__Short exercise__:
In the listing below, how many lines contain the word "from"? Please respond with the number only.

══ Items

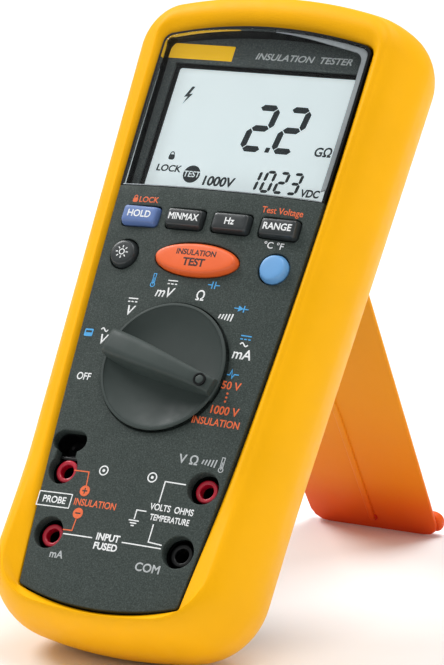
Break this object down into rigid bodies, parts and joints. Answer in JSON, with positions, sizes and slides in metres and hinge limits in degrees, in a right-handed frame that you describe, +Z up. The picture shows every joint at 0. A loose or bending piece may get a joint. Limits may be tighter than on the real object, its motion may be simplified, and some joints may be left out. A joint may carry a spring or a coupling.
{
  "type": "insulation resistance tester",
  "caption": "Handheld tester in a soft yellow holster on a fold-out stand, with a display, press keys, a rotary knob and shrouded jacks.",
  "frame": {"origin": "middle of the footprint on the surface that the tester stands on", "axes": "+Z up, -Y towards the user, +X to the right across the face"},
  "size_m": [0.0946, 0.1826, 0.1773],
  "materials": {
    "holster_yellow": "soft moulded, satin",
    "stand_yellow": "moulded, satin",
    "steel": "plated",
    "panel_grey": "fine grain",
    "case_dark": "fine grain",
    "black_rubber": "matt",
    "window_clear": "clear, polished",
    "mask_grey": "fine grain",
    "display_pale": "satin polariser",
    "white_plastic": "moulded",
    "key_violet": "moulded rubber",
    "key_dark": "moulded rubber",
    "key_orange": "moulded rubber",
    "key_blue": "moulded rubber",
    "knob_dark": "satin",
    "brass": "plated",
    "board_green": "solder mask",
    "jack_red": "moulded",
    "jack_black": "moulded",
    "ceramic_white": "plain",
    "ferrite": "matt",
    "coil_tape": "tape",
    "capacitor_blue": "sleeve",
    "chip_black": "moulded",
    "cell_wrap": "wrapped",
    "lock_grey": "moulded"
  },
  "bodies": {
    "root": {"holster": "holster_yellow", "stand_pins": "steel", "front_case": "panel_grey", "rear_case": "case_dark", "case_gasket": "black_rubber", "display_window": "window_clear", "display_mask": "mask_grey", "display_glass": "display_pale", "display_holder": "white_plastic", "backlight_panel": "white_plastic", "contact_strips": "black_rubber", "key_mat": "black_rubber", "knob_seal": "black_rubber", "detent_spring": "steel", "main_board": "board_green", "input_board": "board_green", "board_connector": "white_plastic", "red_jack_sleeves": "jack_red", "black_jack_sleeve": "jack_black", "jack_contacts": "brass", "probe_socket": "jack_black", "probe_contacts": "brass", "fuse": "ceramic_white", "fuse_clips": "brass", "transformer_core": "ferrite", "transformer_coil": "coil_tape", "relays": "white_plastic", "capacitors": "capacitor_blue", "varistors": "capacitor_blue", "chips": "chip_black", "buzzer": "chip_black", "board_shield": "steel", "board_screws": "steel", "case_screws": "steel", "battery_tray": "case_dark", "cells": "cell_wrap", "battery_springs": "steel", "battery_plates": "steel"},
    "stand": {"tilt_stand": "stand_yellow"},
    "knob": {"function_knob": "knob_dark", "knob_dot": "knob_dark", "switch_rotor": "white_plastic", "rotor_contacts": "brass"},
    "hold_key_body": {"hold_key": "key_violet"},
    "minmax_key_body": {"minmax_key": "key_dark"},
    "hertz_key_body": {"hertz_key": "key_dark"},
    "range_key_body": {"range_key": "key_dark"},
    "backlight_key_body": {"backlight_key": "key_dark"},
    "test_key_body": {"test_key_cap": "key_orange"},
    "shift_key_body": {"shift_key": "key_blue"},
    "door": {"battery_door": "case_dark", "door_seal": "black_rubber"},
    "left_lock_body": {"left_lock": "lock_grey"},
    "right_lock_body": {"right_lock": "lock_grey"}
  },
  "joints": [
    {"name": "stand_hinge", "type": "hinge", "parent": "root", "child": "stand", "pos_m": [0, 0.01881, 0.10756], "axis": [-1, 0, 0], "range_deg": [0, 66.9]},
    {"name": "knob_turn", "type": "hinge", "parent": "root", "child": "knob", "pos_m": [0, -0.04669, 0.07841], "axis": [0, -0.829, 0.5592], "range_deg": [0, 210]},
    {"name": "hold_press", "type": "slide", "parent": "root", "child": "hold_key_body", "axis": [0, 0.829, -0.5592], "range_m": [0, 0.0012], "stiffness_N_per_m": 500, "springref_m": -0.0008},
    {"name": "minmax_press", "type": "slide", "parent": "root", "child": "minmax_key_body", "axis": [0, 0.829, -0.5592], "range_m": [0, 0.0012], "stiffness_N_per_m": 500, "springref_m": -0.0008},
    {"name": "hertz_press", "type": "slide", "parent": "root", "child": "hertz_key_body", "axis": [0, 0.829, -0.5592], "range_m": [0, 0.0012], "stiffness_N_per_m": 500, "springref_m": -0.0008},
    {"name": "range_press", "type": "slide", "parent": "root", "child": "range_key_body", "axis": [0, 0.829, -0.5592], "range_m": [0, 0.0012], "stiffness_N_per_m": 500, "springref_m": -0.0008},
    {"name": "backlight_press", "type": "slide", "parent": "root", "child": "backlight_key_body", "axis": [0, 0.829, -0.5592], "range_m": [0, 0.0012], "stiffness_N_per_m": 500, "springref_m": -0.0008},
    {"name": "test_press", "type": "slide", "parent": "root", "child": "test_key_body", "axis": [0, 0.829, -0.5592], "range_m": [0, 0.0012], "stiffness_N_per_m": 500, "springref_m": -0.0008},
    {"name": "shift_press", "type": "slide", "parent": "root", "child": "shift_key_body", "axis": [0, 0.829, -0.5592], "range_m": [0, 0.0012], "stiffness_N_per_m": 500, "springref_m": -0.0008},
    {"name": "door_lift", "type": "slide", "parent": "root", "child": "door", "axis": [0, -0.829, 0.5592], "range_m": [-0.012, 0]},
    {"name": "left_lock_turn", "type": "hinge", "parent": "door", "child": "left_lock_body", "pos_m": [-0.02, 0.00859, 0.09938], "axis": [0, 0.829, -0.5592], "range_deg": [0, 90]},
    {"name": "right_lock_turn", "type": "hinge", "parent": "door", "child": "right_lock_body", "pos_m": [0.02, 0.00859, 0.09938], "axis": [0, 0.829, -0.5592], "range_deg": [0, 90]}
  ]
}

════
══ Items

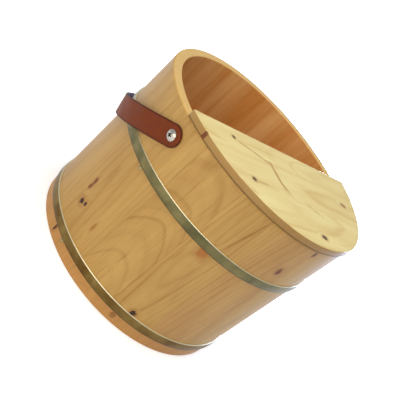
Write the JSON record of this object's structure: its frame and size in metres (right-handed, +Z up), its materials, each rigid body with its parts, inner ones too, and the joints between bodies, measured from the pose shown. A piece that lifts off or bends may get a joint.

════
══ Items

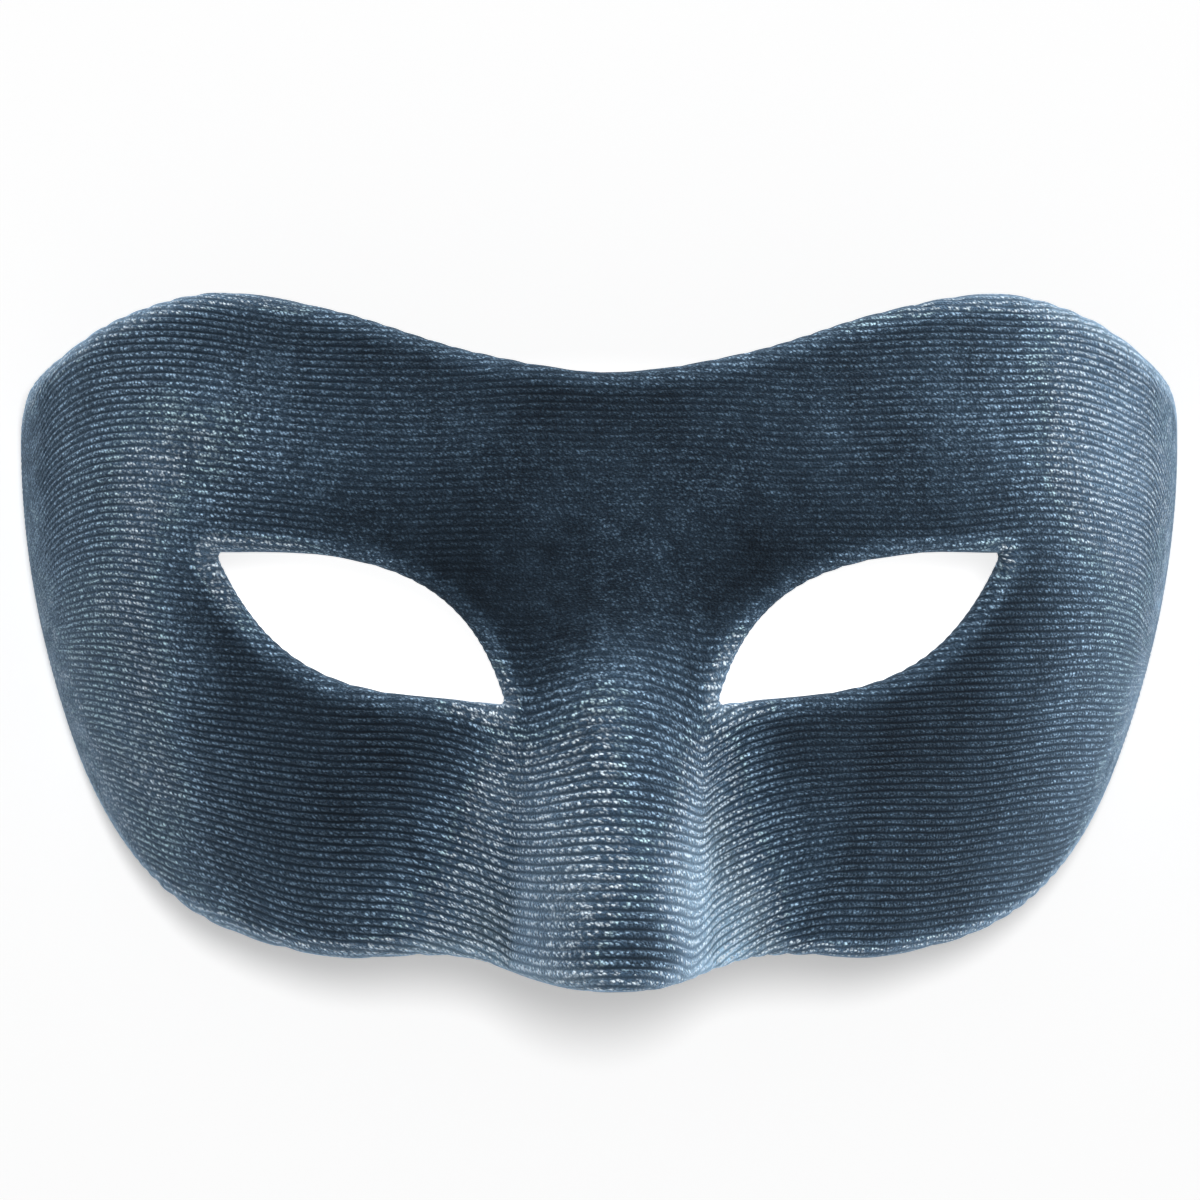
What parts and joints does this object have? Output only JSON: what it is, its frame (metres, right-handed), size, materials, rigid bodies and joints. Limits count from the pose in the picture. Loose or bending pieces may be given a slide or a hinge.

════

__Task output__:
2